The World Bank: Open About What We Know, and Open About What We Do
· So data matters. And Open Data matters more. With Open Data we can set in train a powerful chain-reaction of change and empowerment. With Open Data we can democratize development, drawing practioners, communities, policymakers and citizens into the search for development solutions. With Open Data we can incentivize the filling of data gaps, and the production of apps to make the data fully usable. With Open Data we can keep a check on corruption, and public policy abuses, building in citizen oversight, feedback loops and mid-course corrections.
So what does this mean for the World Bank?
· Through Open Data we have handed over the keys to the World Bank’s data vault. We are approaching the task in two ways; being open about what we know, and being open about what we do.
· What does that mean in practice? We’ve released over 8,000 development indicators and more than 60 different collections of datasets from across the Bank going back over 20 years, through a central data catalogue.
· It means new portals and databases of climate change, jobs, gender and poverty- related data. And operational data on more than 11,000 lending projects in over 100 countries.
· We've combined this with an Access to Information Policy, modeled on the US and Indian Freedom of Information Acts with an independent panel for appeals of decisions, and last year 14,000 documents and reports posted on our site.
· Our data is freely available for commercial and non-commercial use alike, and with our new Open Access Policy, we’ve created an Open Knowledge Repository for our research and knowledge products under the most liberal Creative Commons Attribution license. I believe the Bank is the first major international organization to embrace Open Access and Creative Commons licensing for its research products.

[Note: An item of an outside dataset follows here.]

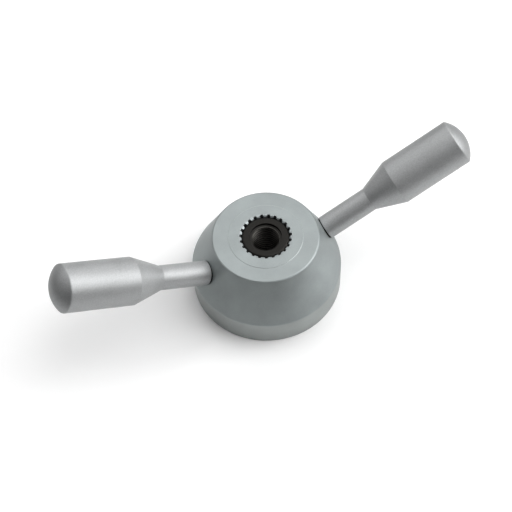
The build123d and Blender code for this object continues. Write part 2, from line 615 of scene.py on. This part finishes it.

· I’d also like to think we’re just as open about what we don’t know. One of the first apps a developer created when we started our Open Data Initiative in April 2010 is called “Blind Data”- it shows the gaps in coverage of our various development data. We have to be honest about those gaps. Showing them clearly, creates an incentive to fill them.
· We’re committed to being just as open about what we do. In the last year, we’ve launched new sites for our projects, operations and finances. A look at worldbank.org/projects or finances.worldbank.org – you can see what we’re doing where; alongside details of our lending activities, procurement information and crucially, the results we’re seeing.
· Importantly, and Steven will be pleased to hear, we provide access to all this data through Application Programming Interfaces - APIs - and in international standard data formats like the one used by the International Aid Transparency Initiative, IATI, so that our data is fully usable by others, and they can come up with applications we’ve never thought of.
Engaging with others
· Back in December, researchers at AidData wanted to know how levels of violence in different regions of Afghanistan affected the success of World Bank projects there. They took our geo-coded project data and data on project performance from our Independent Evaluation Group, and then mapped it against sub-national violence data from the Long War journal. Their surprising results challenged our conventional wisdom.
· This kind of analysis would be even more useful if all aid donors released data in standard, comparable data formats like IATI.
· And that’s exactly what the Open Aid Partnership has helped demonstrate in Malawi. Malawi is leading the first Open Aid pilot, and in co-operation with AidData, has geo-coded aid activities of 27 different donors working across the country. For the first time a map visualizes all local aid flows in Malawi.
· Pilots are set for 13 other countries– a move that offers tremendous scope for the international aid community to not only see where aid is flowing - and just as importantly not flowing - but plug the gaps and give new depth to the concept of harmonizing aid.